--- start Given data ---

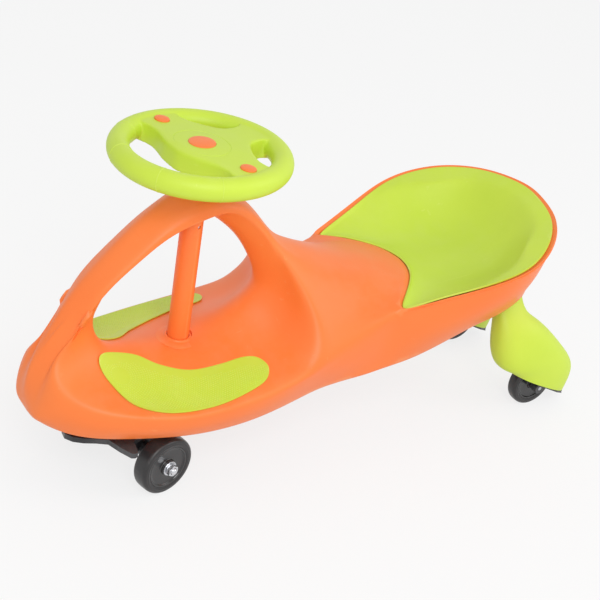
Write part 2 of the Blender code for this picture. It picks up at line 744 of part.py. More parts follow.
# Truck: a hub on the shaft, and a plate out to the wheels and forward under the nose
plateOutline = [(28, 0), (20, 22), (-10, 40), (-32, 52), (-70, 53), (-104, 56), (-113, 76), (-121, 74),
                (-127, 38), (-150, 20), (-163, 0), (-150, -20), (-127, -38), (-121, -74), (-113, -76),
                (-104, -56), (-70, -53), (-32, -52), (-10, -40), (20, -22)]
truck = addPart("truck_frame", outlineMesh("truck_plate", inMetres(plateOutline), truckPlateZ,
                                           truckPlateZ + truckPlateHeight), blackPlastic, parent=steering)
combine(truck, cylinderMesh("truck_hub", truckHubRadius, truckPlateZ - 8 * mm, truckTop, 18), "UNION",
        parent=steering)
axleTubeReach = wheelOuterFace - wheelWidth - 2 * gap
combine(truck, cylinderMesh("axle_tube", 10 * mm, -axleTubeReach, axleTubeReach, 14), "UNION",
        location=(-wheelAhead, 0, wheelRadius), rotation=(math.pi / 2, 0, 0), parent=steering)
for y in (-36 * mm, 0, 36 * mm):
    combine(truck, boxMesh("axle_rib", (30 * mm, 5 * mm, truckPlateZ - wheelRadius + 2 * mm),
                           (-wheelAhead, y, (truckPlateZ + wheelRadius) / 2 + 1 * mm)), "UNION",
            parent=steering)
combine(truck, cylinderMesh("shaft_bore", shaftBore, 20 * mm, truckTop + 10 * mm, 12), "DIFFERENCE",
        parent=steering)
combine(truck, cylinderMesh("axle_bore", axleDiameter / 2 + gap, -80 * mm, 80 * mm, 12), "DIFFERENCE",
        location=(-wheelAhead, 0, wheelRadius), rotation=(math.pi / 2, 0, 0), parent=steering)


def nutMesh(name, flats, bore, bottom, top):
    mesh = cylinderMesh(name, flats / math.sqrt(3), bottom, top, 6)
    nut = bpy.data.objects.new(name, mesh)
    cutterCollection.objects.link(nut)
    bored = cylinderMesh(name + "_bore", bore, bottom - 5 * mm, top + 5 * mm, 10)
    combine(nut, bored, "DIFFERENCE", parent=None)
    return bakedMesh(nut)


shaftNutTop = truckPlateZ - 8 * mm - gap
shaftNut = nutMesh("shaft_nut", nutAcrossFlats * 1.25, shaftDiameter / 2 + 0.4 * mm, shaftNutTop - 8 * mm,
                   shaftNutTop)
addPart("shaft_nut", shaftNut, steel, parent=steering)

# Front axle and wheels
axleHalf = wheelOuterFace + gap + washerHeight + gap + nutHeight + 2.5 * mm
turned("front_axle", rodProfile(axleDiameter / 2, -axleHalf, axleHalf, 0.8 * mm), steel, 12,
       location=(-wheelAhead, 0, wheelRadius), rotation=(math.pi / 2, 0, 0), parent=steering)

tyreInner = 0.74


def tyreProfile(radius, width):
    inner = radius * tyreInner
    half = width / 2
    edge = 0.16 * radius
    return [(inner, half - 1 * mm), (radius - edge, half), (radius - 0.05 * radius, half - 0.35 * edge),
            (radius, half - edge), (radius, -half + edge), (radius - 0.05 * radius, -half + 0.35 * edge),
            (radius - edge, -half), (inner, -half + 1 * mm)]


def hubProfile(radius, width, bore):
    outer = radius * tyreInner - gap
    half = width / 2
    boss = bore + 5 * mm
    dish = half - 4 * mm
    return [(boss, half), (boss + 1 * mm, dish), (outer - 3 * mm, dish), (outer, half - 1.2 * mm),
            (outer, -half + 1.2 * mm), (outer - 3 * mm, -dish), (boss + 1 * mm, -dish), (boss, -half),
            (bore, -half), (bore, half)]


frontBore = axleDiameter / 2 + slide
frontTyre = turnedMesh("front_tyre", tyreProfile(wheelRadius, wheelWidth), 20)
frontHub = turnedMesh("front_hub", hubProfile(wheelRadius, wheelWidth, frontBore), 20)
wheelCentre = wheelOuterFace - wheelWidth / 2
for side, label in ((-1, "left"), (1, "right")):
    turn = (side * -math.pi / 2, 0, 0)
    where = dict(location=(-wheelAhead, side * wheelCentre, wheelRadius), rotation=turn, parent=steering)
    smooth(addPart("front_tyre_" + label, frontTyre.copy(), tyreBlack, **where))
    smooth(addPart("front_hub_" + label, frontHub.copy(), blackPlastic, **where))
    washerInner = wheelWidth / 2 + gap
    turned("axle_washer_" + label, tubeProfile(9.5 * mm, axleDiameter / 2 + 0.15 * mm, washerInner,
                                               washerInner + washerHeight), steel, 14, **where)
    nutBottom = washerInner + washerHeight + gap
    addPart("axle_nut_" + label, nutMesh("axle_nut", nutAcrossFlats, axleDiameter / 2 + 0.4 * mm, nutBottom,
                                         nutBottom + nutHeight), steel, **where)

# Rear legs, carriers and wheels
carrierDrop = 2.5           # how far the carrier's edge shows below the fender
rearAxleZ = rearWheelRadius


def lowered(section, drop):
    return (section[0] + 0.4 * drop, section[1] - drop, *section[2:])


legMesh = loftMesh("rear_leg", legSections)
cavityMesh = loftMesh("leg_cavity", legSections[2:] + [lowered(legSections[-1], 25)], legWall)
carrierSections = [legSections[-2], legSections[-1], lowered(legSections[-1], carrierDrop)]
carrierMesh = loftMesh("wheel_carrier", carrierSections, legWall + 1.5 * gap)
rearBore = rearAxleDiameter / 2 + slide
rearTyre = turnedMesh("rear_tyre", tyreProfile(rearWheelRadius, rearWheelWidth), 16)
rearHub = turnedMesh("rear_hub", hubProfile(rearWheelRadius, rearWheelWidth, rearBore), 16)
slotHalf = rearWheelWidth / 2 + 1.5 * mm
lugReach = legSections[-1][3] * mm - legWall - gap - 3 * mm

for side, label in ((-1, "left"), (1, "right")):
    y = side * rearWheelY
    leg = addPart("rear_leg_" + label, mirrored(legMesh, side), lime)
    combine(leg, mirrored(cavityMesh, side), "DIFFERENCE")
    # insert that closes the fender round the wheel and carries its axle
    carrier = addPart("wheel_carrier_" + label, mirrored(carrierMesh, side), blackPlastic)
    across = (math.pi / 2, 0, 0)
    combine(carrier, cylinderMesh("axle_lug", 8 * mm, -lugReach, lugReach, 16), "UNION",
            location=(rearAxleX, y, rearAxleZ), rotation=across)
    slot = cylinderMesh("wheel_slot", rearWheelRadius + 3.5 * mm, -slotHalf, slotHalf, 24)
    combine(carrier, slot, "DIFFERENCE", location=(rearAxleX, y, rearAxleZ), rotation=across)
    bore = cylinderMesh("lug_bore", rearAxleDiameter / 2 + 0.15 * mm, -50 * mm, 50 * mm, 12)
    combine(carrier, bore, "DIFFERENCE", location=(rearAxleX, y, rearAxleZ), rotation=across)
    turned("rear_axle_" + label, rodProfile(rearAxleDiameter / 2, -lugReach, lugReach), steel, 12,
           location=(rearAxleX, y, rearAxleZ), rotation=across)
    where = dict(location=(rearAxleX, y, rearAxleZ), rotation=(side * -math.pi / 2, 0, 0))
    smooth(addPart("rear_tyre_" + label, rearTyre.copy(), tyreBlack, **where))
    smooth(addPart("rear_hub_" + label, rearHub.copy(), blackPlastic, **where))
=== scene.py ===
# A toddler's swing car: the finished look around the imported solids.
# +Z up, the nose points to -X and the car's left side to -Y. Lengths that a user may change
# are in millimetres, but for the studio's, which are in metres.
import math

import bmesh
import bpy
from mathutils import Matrix, Vector


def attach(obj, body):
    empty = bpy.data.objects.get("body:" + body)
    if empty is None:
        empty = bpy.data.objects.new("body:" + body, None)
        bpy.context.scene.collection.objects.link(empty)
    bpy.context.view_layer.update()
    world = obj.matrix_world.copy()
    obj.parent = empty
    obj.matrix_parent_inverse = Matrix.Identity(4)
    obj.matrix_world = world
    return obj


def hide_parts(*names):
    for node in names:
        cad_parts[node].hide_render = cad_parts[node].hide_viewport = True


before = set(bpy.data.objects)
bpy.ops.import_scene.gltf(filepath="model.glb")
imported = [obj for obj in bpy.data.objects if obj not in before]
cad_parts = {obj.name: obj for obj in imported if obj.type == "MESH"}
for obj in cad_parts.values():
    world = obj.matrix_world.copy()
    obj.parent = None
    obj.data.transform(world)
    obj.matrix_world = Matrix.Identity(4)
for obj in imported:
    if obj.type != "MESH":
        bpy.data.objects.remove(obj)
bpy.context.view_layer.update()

mm = 0.001
frameShift = -8.4           # mm; the body's lines are drawn this much further back than they stand
scene = bpy.context.scene


def shift(x, y, z):
    # a move given in millimetres
    return Matrix.Translation((x * mm, y * mm, z * mm))


steering = {
    "angle": 13.1,          # degrees the wheel is turned at rest
    "columnX": -195,
}
carFrame = shift(frameShift, 0, 0)
columnFrame = carFrame @ shift(steering["columnX"], 0, 0)
steeringFrame = columnFrame @ Matrix.Rotation(math.radians(steering["angle"]), 4, "Z")

print("shader groups")


def feed(tree, socket, value):
    # links another node's output, or sets the socket's own value
    if isinstance(value, bpy.types.NodeSocket):
        tree.links.new(value, socket)
    elif socket.type == "RGBA" and len(value) == 3:
        socket.default_value = (*value, 1.0)
    else:
        socket.default_value = value


def addNode(tree, kind, inputs=None, **settings):
    node = tree.nodes.new(kind)
    for name, value in settings.items():
        setattr(node, name, value)
    for name, value in (inputs or {}).items():
        feed(tree, node.inputs[name], value)
    return node


def math2(tree, operation, a, b=0.0, clamp=False):
    return addNode(tree, "ShaderNodeMath", {0: a, 1: b}, operation=operation, use_clamp=clamp).outputs[0]


def plus(tree, a, b, clamp=False):
    return math2(tree, "ADD", a, b, clamp)


def times(tree, a, b, clamp=False):
    return math2(tree, "MULTIPLY", a, b, clamp)


def remap(tree, value, low, high, toLow=0.0, toHigh=1.0):
    limits = {"From Min": low, "From Max": high, "To Min": toLow, "To Max": toHigh}
    return addNode(tree, "ShaderNodeMapRange", {"Value": value, **limits}).outputs["Result"]


def noise(tree, vector, scale, detail=3.0, roughness=0.5):
    settings = {"Vector": vector, "Scale": scale, "Detail": detail, "Roughness": roughness}
    return addNode(tree, "ShaderNodeTexNoise", settings).outputs["Fac"]


def newGroup(name, kind, inputs, outputs):
    # inputs and outputs are (label, socket kind), with a default value as a third entry
    group = bpy.data.node_groups.new(name, kind)
    for way, sockets in (("INPUT", inputs), ("OUTPUT", outputs)):
        for label, socketKind, *value in sockets:
            socket = group.interface.new_socket(label, in_out=way, socket_type="NodeSocket" + socketKind)
            if value:
                socket.default_value = value[0]
    return group, group.nodes.new("NodeGroupInput").outputs, group.nodes.new("NodeGroupOutput").inputs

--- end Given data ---

▸ **Instruction**:
Reproduce word for word the material above, beginning with the line that contains "across = (math.pi / 2, 0, 0)" and ending with the line that contains "imported = [obj".

▸ **Result**:
    across = (math.pi / 2, 0, 0)
    combine(carrier, cylinderMesh("axle_lug", 8 * mm, -lugReach, lugReach, 16), "UNION",
            location=(rearAxleX, y, rearAxleZ), rotation=across)
    slot = cylinderMesh("wheel_slot", rearWheelRadius + 3.5 * mm, -slotHalf, slotHalf, 24)
    combine(carrier, slot, "DIFFERENCE", location=(rearAxleX, y, rearAxleZ), rotation=across)
    bore = cylinderMesh("lug_bore", rearAxleDiameter / 2 + 0.15 * mm, -50 * mm, 50 * mm, 12)
    combine(carrier, bore, "DIFFERENCE", location=(rearAxleX, y, rearAxleZ), rotation=across)
    turned("rear_axle_" + label, rodProfile(rearAxleDiameter / 2, -lugReach, lugReach), steel, 12,
           location=(rearAxleX, y, rearAxleZ), rotation=across)
    where = dict(location=(rearAxleX, y, rearAxleZ), rotation=(side * -math.pi / 2, 0, 0))
    smooth(addPart("rear_tyre_" + label, rearTyre.copy(), tyreBlack, **where))
    smooth(addPart("rear_hub_" + label, rearHub.copy(), blackPlastic, **where))
=== scene.py ===
# A toddler's swing car: the finished look around the imported solids.
# +Z up, the nose points to -X and the car's left side to -Y. Lengths that a user may change
# are in millimetres, but for the studio's, which are in metres.
import math

import bmesh
import bpy
from mathutils import Matrix, Vector


def attach(obj, body):
    empty = bpy.data.objects.get("body:" + body)
    if empty is None:
        empty = bpy.data.objects.new("body:" + body, None)
        bpy.context.scene.collection.objects.link(empty)
    bpy.context.view_layer.update()
    world = obj.matrix_world.copy()
    obj.parent = empty
    obj.matrix_parent_inverse = Matrix.Identity(4)
    obj.matrix_world = world
    return obj


def hide_parts(*names):
    for node in names:
        cad_parts[node].hide_render = cad_parts[node].hide_viewport = True


before = set(bpy.data.objects)
bpy.ops.import_scene.gltf(filepath="model.glb")
imported = [obj for obj in bpy.data.objects if obj not in before]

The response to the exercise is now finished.